The Doctrine of Equivalents Isn’t Very Important

Of every 100 findings of direct infringement by U.S. courts, only about 10 are findings of direct infringement under the doctrine of equivalents.1

This number sheds light on the importance of DOE claim scope relative to literal claim scope. Some applicants may spend a lot of time and energy on the DOE and the nuances of the Festo case and its progeny, or go to lengths to avoid amending claims in ways that could curb DOE protection. When that translates into giving short shrift to the literal language of claims, it’s the tail wagging the dog.
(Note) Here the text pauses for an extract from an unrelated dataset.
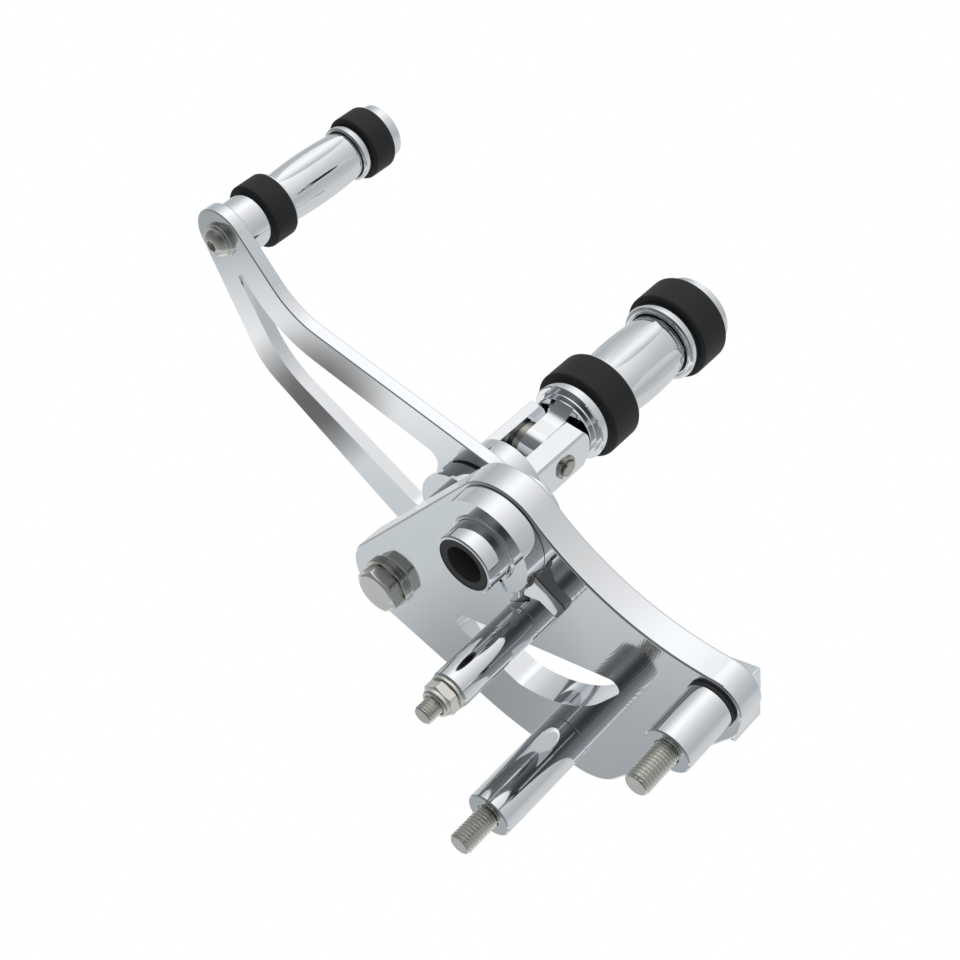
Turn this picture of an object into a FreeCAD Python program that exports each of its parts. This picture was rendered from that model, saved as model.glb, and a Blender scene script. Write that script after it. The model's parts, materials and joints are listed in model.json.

Applicants should bear in mind that when a patent is found infringed, nine out of ten times it’s found literally infringed.

 

  1. This 10% figure is based on a dataset consisting of 3316 case decisions from 2005 to 2013, which were coded as to rulings on 40 legal issues by the University of Houston Law Center. The dataset includes all Federal Circuit rulings (including summary affirmances under Rule 36) and all reported lower rulings from district courts and the ITC. See U.S. Patent Litigation Statistics, Institute for Intellectual Property and Information Law, University of Houston Law Center, at patstats.org (visited Jan. 2017). See also John R. Allison & Mark A. Lemley,The (Unnoticed) Demise of the Doctrine of Equivalents, 59 Stanford L. Rev. 955 (April 2010); Lee Petherbridge, On the Decline of the Doctrine of Equivalents, 31 Cardozo L. Rev. 1371 (2010).